SET TASK:
Assemble all lines in which the string "type" appears.

LISTED RECORDS:

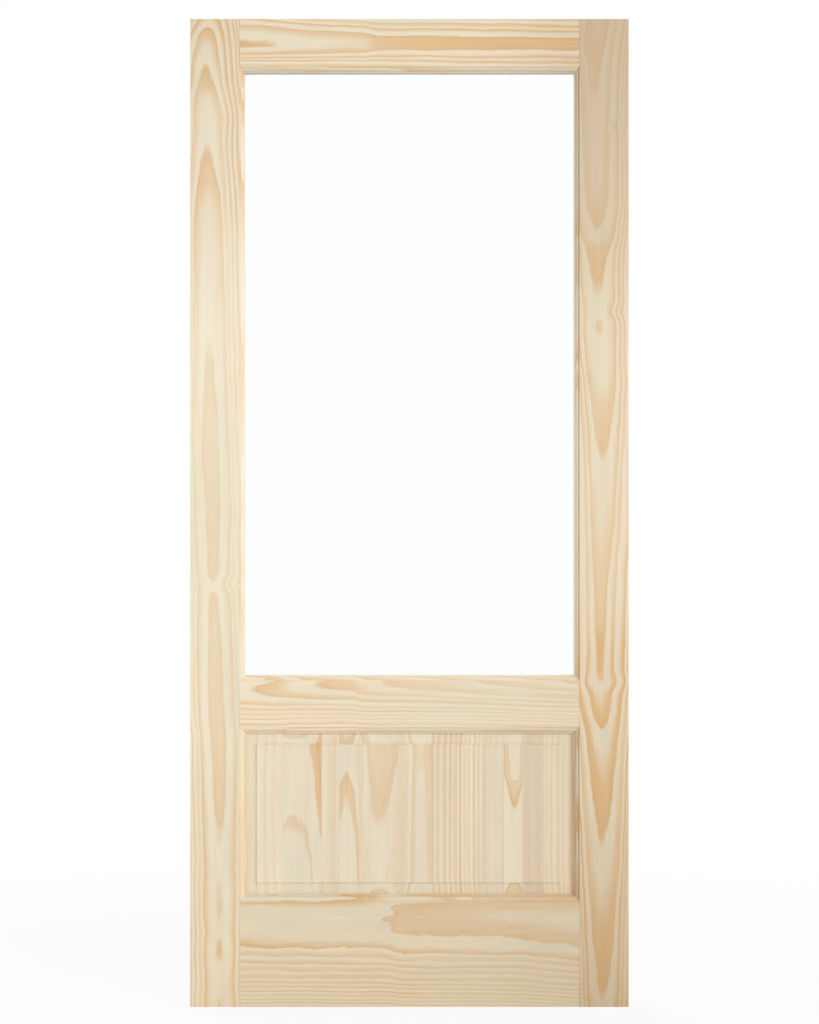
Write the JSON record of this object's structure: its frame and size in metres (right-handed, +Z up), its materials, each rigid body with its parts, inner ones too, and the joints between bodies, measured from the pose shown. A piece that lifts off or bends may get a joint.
---
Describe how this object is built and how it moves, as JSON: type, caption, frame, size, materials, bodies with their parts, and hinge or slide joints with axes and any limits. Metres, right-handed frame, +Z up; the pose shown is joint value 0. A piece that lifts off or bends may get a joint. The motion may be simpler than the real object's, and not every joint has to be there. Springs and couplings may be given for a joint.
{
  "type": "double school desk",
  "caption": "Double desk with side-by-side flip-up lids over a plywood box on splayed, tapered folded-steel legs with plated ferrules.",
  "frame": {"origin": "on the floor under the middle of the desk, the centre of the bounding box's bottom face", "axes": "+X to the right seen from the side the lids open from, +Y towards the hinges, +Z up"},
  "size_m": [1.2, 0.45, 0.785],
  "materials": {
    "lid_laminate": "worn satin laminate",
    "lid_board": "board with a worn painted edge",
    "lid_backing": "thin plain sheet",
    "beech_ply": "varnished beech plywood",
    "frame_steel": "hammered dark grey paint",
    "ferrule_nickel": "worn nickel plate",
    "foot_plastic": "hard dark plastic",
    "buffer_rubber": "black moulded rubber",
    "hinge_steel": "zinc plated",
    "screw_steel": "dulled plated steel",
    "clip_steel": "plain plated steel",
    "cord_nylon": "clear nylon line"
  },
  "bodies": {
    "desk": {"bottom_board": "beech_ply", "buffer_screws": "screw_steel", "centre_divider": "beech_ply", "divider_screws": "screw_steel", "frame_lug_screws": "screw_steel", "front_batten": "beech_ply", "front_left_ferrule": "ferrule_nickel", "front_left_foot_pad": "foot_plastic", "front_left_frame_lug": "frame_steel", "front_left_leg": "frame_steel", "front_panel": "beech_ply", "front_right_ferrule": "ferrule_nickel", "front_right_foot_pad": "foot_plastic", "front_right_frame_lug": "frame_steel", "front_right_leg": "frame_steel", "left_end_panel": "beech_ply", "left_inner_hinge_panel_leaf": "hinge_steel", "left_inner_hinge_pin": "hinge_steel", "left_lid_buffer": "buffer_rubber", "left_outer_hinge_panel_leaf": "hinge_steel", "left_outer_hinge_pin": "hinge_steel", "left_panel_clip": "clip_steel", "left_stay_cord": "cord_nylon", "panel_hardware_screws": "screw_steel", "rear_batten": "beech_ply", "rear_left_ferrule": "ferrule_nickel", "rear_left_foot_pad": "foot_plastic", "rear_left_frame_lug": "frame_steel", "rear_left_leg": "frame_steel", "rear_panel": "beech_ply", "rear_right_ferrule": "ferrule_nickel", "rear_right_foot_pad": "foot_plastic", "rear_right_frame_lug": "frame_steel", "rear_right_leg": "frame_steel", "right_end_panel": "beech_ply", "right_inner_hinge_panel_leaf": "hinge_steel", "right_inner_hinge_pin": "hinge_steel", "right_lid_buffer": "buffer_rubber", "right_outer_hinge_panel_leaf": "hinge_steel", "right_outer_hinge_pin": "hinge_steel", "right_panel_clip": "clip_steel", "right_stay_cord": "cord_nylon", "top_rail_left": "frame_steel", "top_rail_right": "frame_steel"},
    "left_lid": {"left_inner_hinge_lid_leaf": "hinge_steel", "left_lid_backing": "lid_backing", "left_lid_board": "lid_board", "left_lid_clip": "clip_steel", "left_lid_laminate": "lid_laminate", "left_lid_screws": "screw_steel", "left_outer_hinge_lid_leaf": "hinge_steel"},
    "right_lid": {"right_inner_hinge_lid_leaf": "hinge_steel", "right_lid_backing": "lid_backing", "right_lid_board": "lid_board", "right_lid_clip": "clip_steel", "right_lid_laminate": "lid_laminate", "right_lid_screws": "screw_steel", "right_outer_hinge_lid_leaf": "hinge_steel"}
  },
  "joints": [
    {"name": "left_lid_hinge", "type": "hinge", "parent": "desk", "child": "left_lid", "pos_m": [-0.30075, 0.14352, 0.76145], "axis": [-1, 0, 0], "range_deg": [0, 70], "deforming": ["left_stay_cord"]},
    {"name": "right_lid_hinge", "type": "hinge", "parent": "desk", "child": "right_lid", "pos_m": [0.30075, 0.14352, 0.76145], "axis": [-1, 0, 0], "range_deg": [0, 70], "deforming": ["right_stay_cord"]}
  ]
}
---
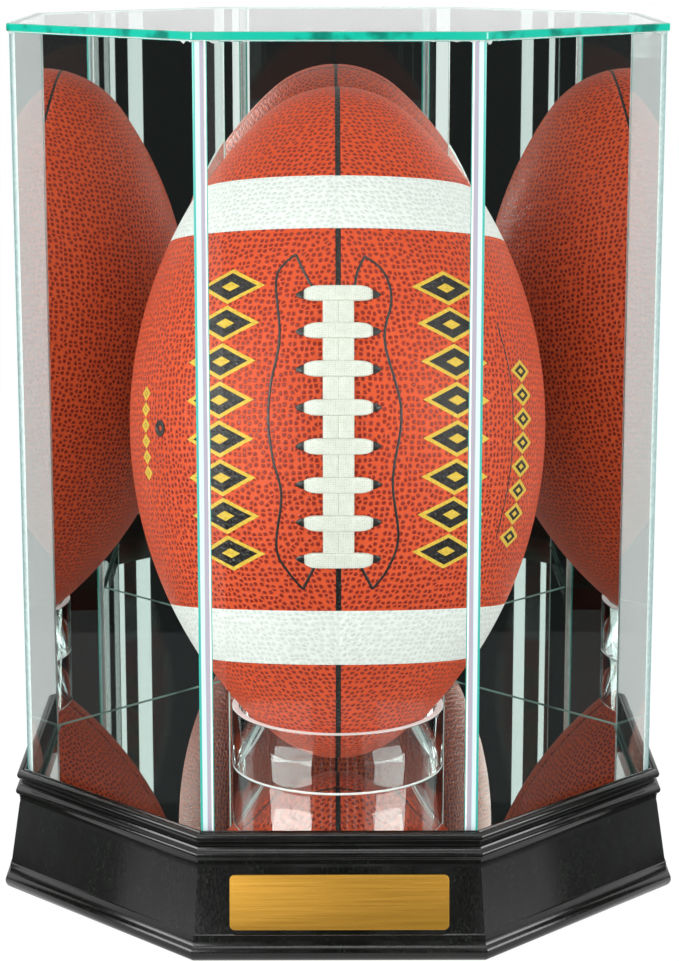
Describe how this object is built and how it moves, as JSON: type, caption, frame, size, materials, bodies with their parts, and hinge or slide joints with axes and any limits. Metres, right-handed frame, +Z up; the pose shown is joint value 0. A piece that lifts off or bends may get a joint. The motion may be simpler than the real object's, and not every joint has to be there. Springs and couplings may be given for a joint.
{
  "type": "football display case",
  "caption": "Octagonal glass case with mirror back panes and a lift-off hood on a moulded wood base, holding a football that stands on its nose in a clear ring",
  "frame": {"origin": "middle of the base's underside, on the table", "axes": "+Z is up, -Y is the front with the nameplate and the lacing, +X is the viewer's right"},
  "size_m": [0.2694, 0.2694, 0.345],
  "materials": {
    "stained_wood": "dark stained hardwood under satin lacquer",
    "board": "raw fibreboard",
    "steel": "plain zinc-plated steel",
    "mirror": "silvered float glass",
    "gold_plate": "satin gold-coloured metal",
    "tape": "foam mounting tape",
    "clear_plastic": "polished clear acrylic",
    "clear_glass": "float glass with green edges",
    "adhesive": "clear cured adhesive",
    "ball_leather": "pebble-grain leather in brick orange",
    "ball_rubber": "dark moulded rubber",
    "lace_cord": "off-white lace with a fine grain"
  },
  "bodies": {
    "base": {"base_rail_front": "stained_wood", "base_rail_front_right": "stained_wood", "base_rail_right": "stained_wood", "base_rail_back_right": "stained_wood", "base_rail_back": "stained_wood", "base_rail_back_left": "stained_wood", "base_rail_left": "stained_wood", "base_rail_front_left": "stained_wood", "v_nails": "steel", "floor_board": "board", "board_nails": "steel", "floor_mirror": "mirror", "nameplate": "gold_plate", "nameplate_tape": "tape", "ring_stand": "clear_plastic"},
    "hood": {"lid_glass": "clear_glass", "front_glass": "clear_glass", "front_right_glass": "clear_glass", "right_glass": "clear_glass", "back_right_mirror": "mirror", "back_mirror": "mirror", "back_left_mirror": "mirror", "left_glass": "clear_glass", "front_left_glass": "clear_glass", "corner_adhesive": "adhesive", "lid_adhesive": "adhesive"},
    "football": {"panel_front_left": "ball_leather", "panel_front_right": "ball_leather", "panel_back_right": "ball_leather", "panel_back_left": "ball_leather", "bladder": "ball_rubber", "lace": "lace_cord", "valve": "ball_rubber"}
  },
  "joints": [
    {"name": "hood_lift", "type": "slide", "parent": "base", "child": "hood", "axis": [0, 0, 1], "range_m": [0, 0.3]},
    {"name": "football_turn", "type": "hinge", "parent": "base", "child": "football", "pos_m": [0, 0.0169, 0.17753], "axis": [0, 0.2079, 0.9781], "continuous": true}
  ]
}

IN RESPONSE:
Describe how this object is built and how it moves, as JSON: type, caption, frame, size, materials, bodies with their parts, and hinge or slide joints with axes and any limits. Metres, right-handed frame, +Z up; the pose shown is joint value 0. A piece that lifts off or bends may get a joint. The motion may be simpler than the real object's, and not every joint has to be there. Springs and couplings may be given for a joint.
  "type": "double school desk",
    {"name": "left_lid_hinge", "type": "hinge", "parent": "desk", "child": "left_lid", "pos_m": [-0.30075, 0.14352, 0.76145], "axis": [-1, 0, 0], "range_deg": [0, 70], "deforming": ["left_stay_cord"]},
    {"name": "right_lid_hinge", "type": "hinge", "parent": "desk", "child": "right_lid", "pos_m": [0.30075, 0.14352, 0.76145], "axis": [-1, 0, 0], "range_deg": [0, 70], "deforming": ["right_stay_cord"]}
Describe how this object is built and how it moves, as JSON: type, caption, frame, size, materials, bodies with their parts, and hinge or slide joints with axes and any limits. Metres, right-handed frame, +Z up; the pose shown is joint value 0. A piece that lifts off or bends may get a joint. The motion may be simpler than the real object's, and not every joint has to be there. Springs and couplings may be given for a joint.
  "type": "football display case",
    {"name": "hood_lift", "type": "slide", "parent": "base", "child": "hood", "axis": [0, 0, 1], "range_m": [0, 0.3]},
    {"name": "football_turn", "type": "hinge", "parent": "base", "child": "football", "pos_m": [0, 0.0169, 0.17753], "axis": [0, 0.2079, 0.9781], "continuous": true}